While ORIT, and others, is still seeing the effects of higher interest rates leading to softening discount rates, it has continued to deliver dividend growth in line with CPI. Linkage to inflation might have seemed like a slightly academic feature when ORIT completed its IPO in 2019, but that's hardly the case today, and the potential to generate real returns should eventually help remove the 'bond proxy' label that was applied during the years of zero interest rates . The chart below shows ORIT's dividend (blue) and dividend cover (green) below. ORIT's board announced a target dividend for the year ending 31/12/2024 and although we can't yet know what the cover will be, the target has been set in the expectation that the dividend will be fully covered again.
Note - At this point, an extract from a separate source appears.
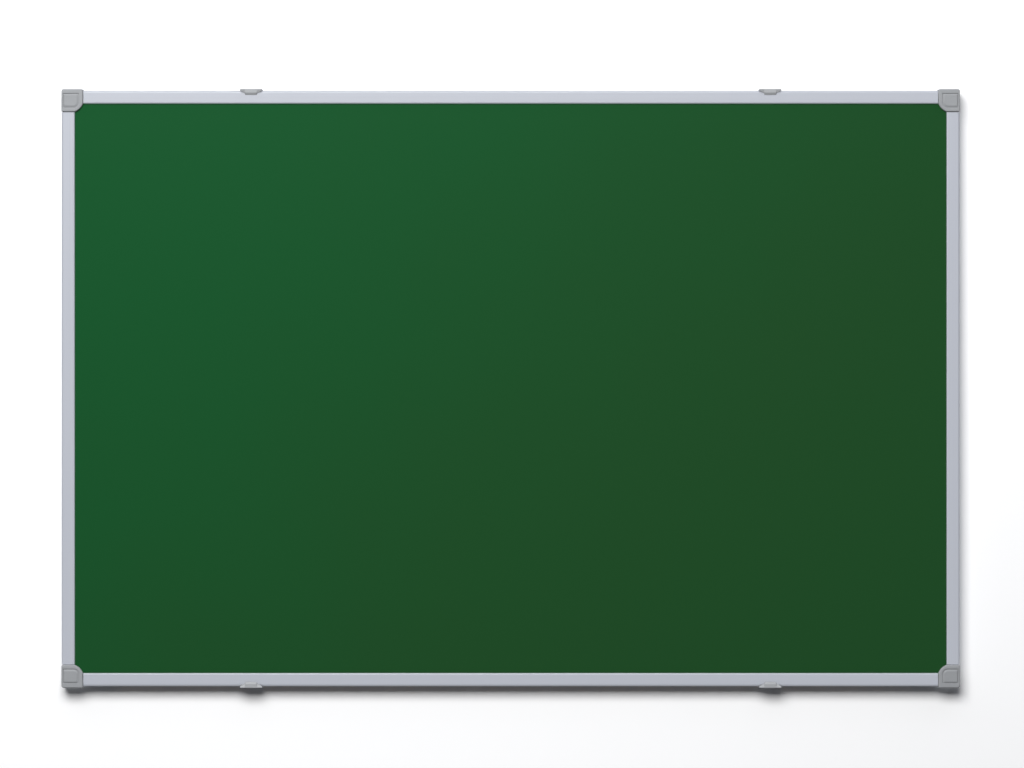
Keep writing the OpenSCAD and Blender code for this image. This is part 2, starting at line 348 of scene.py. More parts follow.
def make_piece(name, mesh, node, material):
    """The finished bmesh as a piece that replaces a node and rides where it rode."""
    mesh.normal_update()
    bmesh.ops.recalc_face_normals(mesh, faces=mesh.faces)
    data = bpy.data.meshes.new(name)
    mesh.to_mesh(data)
    mesh.free()
    data.materials.append(material)
    data.shade_smooth()
    data.set_sharp_from_angle(angle=SHARP)
    made = bpy.data.objects.new(name, data)
    bpy.context.scene.collection.objects.link(made)
    made.modifiers.new("flat_faces_stay_flat", "WEIGHTED_NORMAL").keep_sharp = True
    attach(made, frame["nodes"][node]["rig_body"])
    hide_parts(node)
    return made


print("edges that turn more than", round(math.degrees(SHARP)), "degrees stay sharp")

# %% [markdown]
# ## The laminated panel
# The panel is a sandwich: enamelled sheet, fibre core and galvanised backing.
# A thin sheet glued to a soft core is never optically flat, so the two steel
# sheets are grids that ripple by a few hundredths of a millimetre, which is
# less than their play in the frame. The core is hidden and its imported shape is
# right, so it only gets its material.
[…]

This increased target marks the third consecutive dividend increase in line with CPI inflation.
Since the year end, ORIT and its peer group have seen a significant further widening of discounts, as illustrated in the chart below. ORIT now trades at a c. 32% discount to its last published NAV, an 8.4% dividend yield, which is a spread over well over 400bp to UK 10-year gilts. Considering that ORIT has provided considerable evidence about the validity of its NAV in the last financial year, has increased the percentage of fixed contracts to over 80% and has a good pipeline of potentially value-enhancing projects to come through its development investments, this could prove to be a fundamental mis-pricing of the shares for long-term investors.